Advocacy groups are beginning to focus on how quick-buck traders and maximize-profits money pools force publicly traded companies to cut workers’ wages, or keep them low; to view employees as a “cost item” rather thanĀ what they are : a company’s major asset — and, basically, to squeeze corporate assets out of the corporate treasury and into their trade pockets.
Advocacy groups see these trading moves for what they are : liquidation, not prosperity.
Advocacy groups also are drawing attention to unfair labor practices, outsourcing and layoffs, denial of benefits, opposition to paid maternity leave or sick days, and outright theft of mandated overtime pay laws.
Progressive Democrats are beginning to organize an economic fairness agenda that encompasses all of the above reforms as well as pay equity for women, living wage laws, labor law enforcement, and reforms to the nation’s credit card regulations, bank fees, and bank deposit trading practices.
Just as important, more employers — including publicly traded major corporations — are starting to implement high-wage strategies, understanding that well-paid employees are loyal, motivated, healthier, and more innovative. All of which stimulate an economy.
I welcome all these moves and much more.
At $ 22.00 an hour, workers even in expensive cities like Boston could pay their bills without any taxpayer subsidy — freeing up that tax money to pay for vital public services such as education, transportation, and energy conversion, or even for a tax cut which would put more money in taxpayers’ budgets. At $ 22.00 an hour, workers could even do some discretionary spending that they can’t even contemplate now : buying a new car, a new cell phone, new furnishings for the home or apartment, summer camp for the kids, dining out at a restaurant, a night at the theater. All of which spends money into the economy, into businesses.
We call this state of things “prosperity.”
Prosperity does NOT mean an economy in which a few get rich and everyone else barely makes it. That is an economy of scarcity, not abundance.
The most pressing policy push in America today is to reward all work with sufficient pay to make work worth while, to give workers confidence in their work, to get them spending and free of public assistance. Even $ 22.00 an hour adds up only to $ 880 a week, pre-tax. That’s $ 3440 a month; even that sum is far from enough to pay basic bills if one lives in a city as expensive as Boston; but a two-income family at that level earns $ 6880 a month, and that is enough to pay basic bills even in Boston. Indeed, it’s enough to allow at least. some discretionary spending, even some savings.
At $ 15.00 an hour, a two-income family will earn $ 4800 a month — 35 percent of which, at least, will go to rent alone. A $ 4800 family won’t need public assistance, and, if no bad things befall, will pay basic bills, though with no margin for error. Is there some reason why our society can’t value work — all work — at least this much ?
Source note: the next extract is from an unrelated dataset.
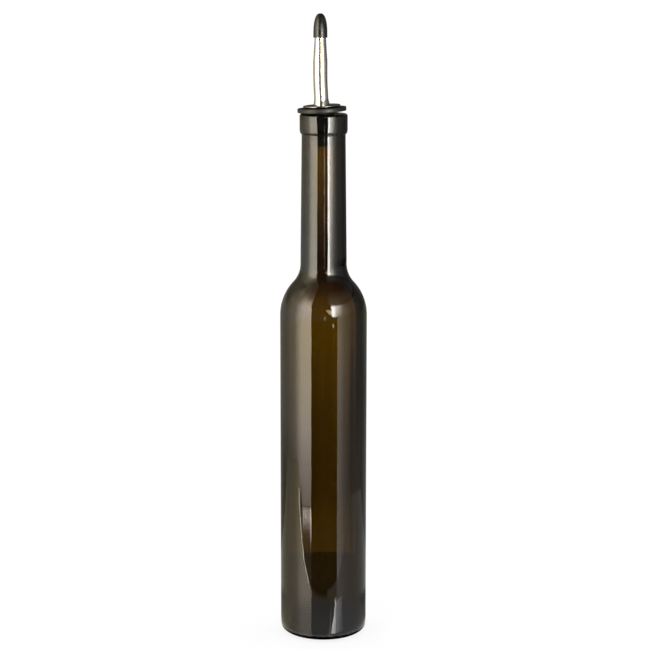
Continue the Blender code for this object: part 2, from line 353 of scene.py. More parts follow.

A minimum wage of $ 15.00 seems local-option only. In smaller or less expensive cities, such a minimum wage might be too high. But I can think of nowhere that the proposed Federal minimum of $ 10.10 is not vitally needed.
It is going to happen.
The only reason that our economy continued to grow robustly after about 1975 was the introduction of credit cards., which offered consumers quick buying power. By 2007, consumer credit card balances comprised 20 percent of America’s entire GDP. (Yes, I said 20 percent.) Trillions of plastic money debt dollars enabled all kinds of businesses to grow enormously. It was fun while it lasted, but it was a false economy, and it has ended. Since 2008 consumers have been paying down credit card debt down fast enough to shave a full one percent off the nation’s GDP : 240 billion dollars a year. No wonder our economy is growing so slowly.
Paying workers the level of wage that I am advocating is a far solider, stabler way of growing the economy than inducing workers to borrow credit card debt. wage money is theirs. it does not have to be paid back. Our economy should never count credit card spending as a growth indicator. Growth comes from wages and income spent by those whose money it is. There can be no worthier national policy than to assure every working person sufficient money of his or her own to go about life a free agent.